Wow, didn't even remember this one... Not working anymore on the project where this was required. Here's the exact tiny commit: https://github.com/jvtm/redis-rdb-tools/commit/fdd8134bed488462d0bfae449b542bb3d611f7d3 (failed to include this issue in commit message)

billcrook commented 4 years ago

I dug around the code and noticed this commit introduced the lzf optimization.

oranagra commented 4 years ago

@billcrook the current code only uses the lzf optimization if you have the native library installed. maybe you just need to do pip install lzf?

does the commit @jvtm mentioned changes anything? seem to me that it does the same thing the current version already does. please let me know if i'm missing anything.

billcrook commented 4 years ago

@billcrook the current code only uses the lzf optimization if you have the native library installed. maybe you just need to do pip install lzf?

You mean python-lzf, right?

does the commit @jvtm mentioned changes anything? seem to me that it does the same thing the current version already does. please let me know if i'm missing anything.

You are correct. It seems to do the same check for existence of lzf module.

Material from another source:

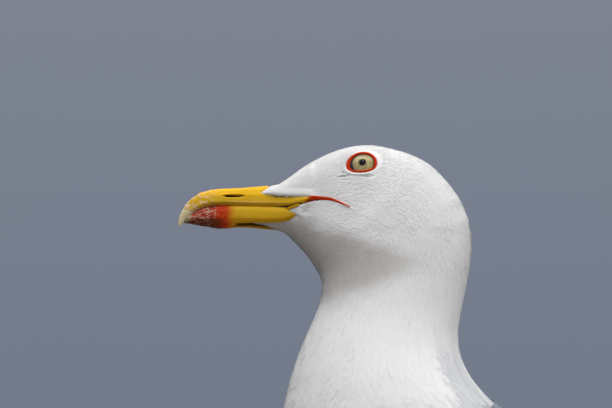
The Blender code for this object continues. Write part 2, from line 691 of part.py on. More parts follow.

oranagra commented 4 years ago

@billcrook no, not python-lzf that's the python re-implementation. the fast one, which we rather use is just lzf which are python bindings to the C implementation.

billcrook commented 4 years ago

Are you sure about that? When I remove python-lzf and install lzf I get:

Traceback (most recent call last):
  File "<stdin>", line 1, in <module>
  File "<stdin>", line 13, in parse
  File "/Users/billcrook/dev/audiomack/data-pipeline/venv/lib/python3.6/site-packages/rdbtools/parser.py", line 461, in parse_fd
    self.read_object(f, data_type)
  File "/Users/billcrook/dev/audiomack/data-pipeline/venv/lib/python3.6/site-packages/rdbtools/parser.py", line 569, in read_object
    value = self.read_string(f)
  File "/Users/billcrook/dev/audiomack/data-pipeline/venv/lib/python3.6/site-packages/rdbtools/parser.py", line 508, in read_string
    val = self.lzf_decompress(f.read(clen), l)
  File "/Users/billcrook/dev/audiomack/data-pipeline/venv/lib/python3.6/site-packages/rdbtools/parser.py", line 1021, in lzf_decompress
    return lzf.decompress(compressed, expected_length)
AttributeError: module 'lzf' has no attribute 'decompress
billcrook commented 4 years ago

For reference: https://github.com/sripathikrishnan/redis-rdb-tools/pull/110#issue-160349318

oranagra commented 4 years ago

@billcrook sorry, it seems that i was wrong.. python-lzf is the one that's native, and redis-rdb-tools has no use of the lzf library. maybe @galcohen-redislabs can provide some insight or spot a regression.

galcohen-redislabs commented 4 years ago

@billcrook Please provide some rough numbers on the rdb file: Number of keys, average value size, time it takes to rdb --command json it.